There is a joke in the south that the difference between a "Yankee" and a "damn Yankee" is that "the damn Yankee don't leave." There are a lot of reasons not to like the "damn Yankees" because a lot of their ways are irritating, rude, disrespectful, and just in poor taste, not to mention how they are slowly pulling apart one society and remaking their migration location into, at least partially, a reflection of the place which they came from, as does every immigrant group regardless of where it goes.
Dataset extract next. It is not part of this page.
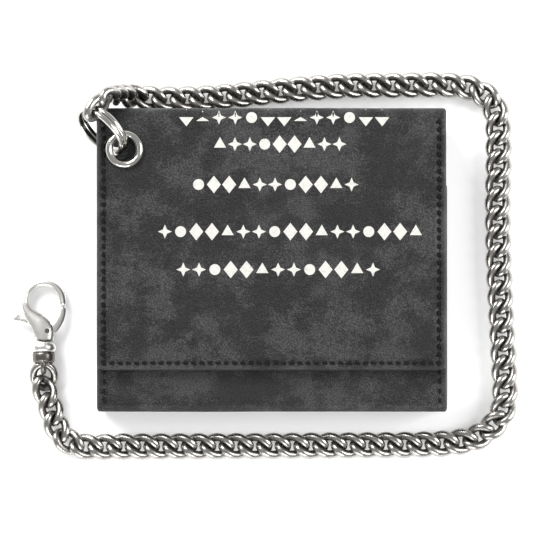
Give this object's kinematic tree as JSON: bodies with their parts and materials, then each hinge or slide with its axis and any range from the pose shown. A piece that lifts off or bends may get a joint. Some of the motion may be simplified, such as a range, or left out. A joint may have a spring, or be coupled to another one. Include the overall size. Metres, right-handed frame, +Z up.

But that said, and even in spite of the reduced taxes and lower cost of living, the "damn Yankees" would not come (or would at least come in far smaller numbers) if there were enough people in these other regions of the country who would do the work being asked of them.

Likewise, as I have mentioned several times already, the value of a society comes from its people because they are the source from which value is ultimately derived. While there are many legitimate problems caused by the mass international immigration to the USA as well as from mass intranational migration in the USA, much of it is a result of people choosing sloth and luxury instead of industry and modesty, for when economic hardships strike, the larger populated areas will go to the lesser populated ones for work and like it or not will bring their ways of life, culture, and ethnicity with them. Indeed, it is far better to take action in spite of the failures of previous generations to fulfill their social role to reproduce by simply having families and taking up the necessary burdens of society instead of complaining about those who do.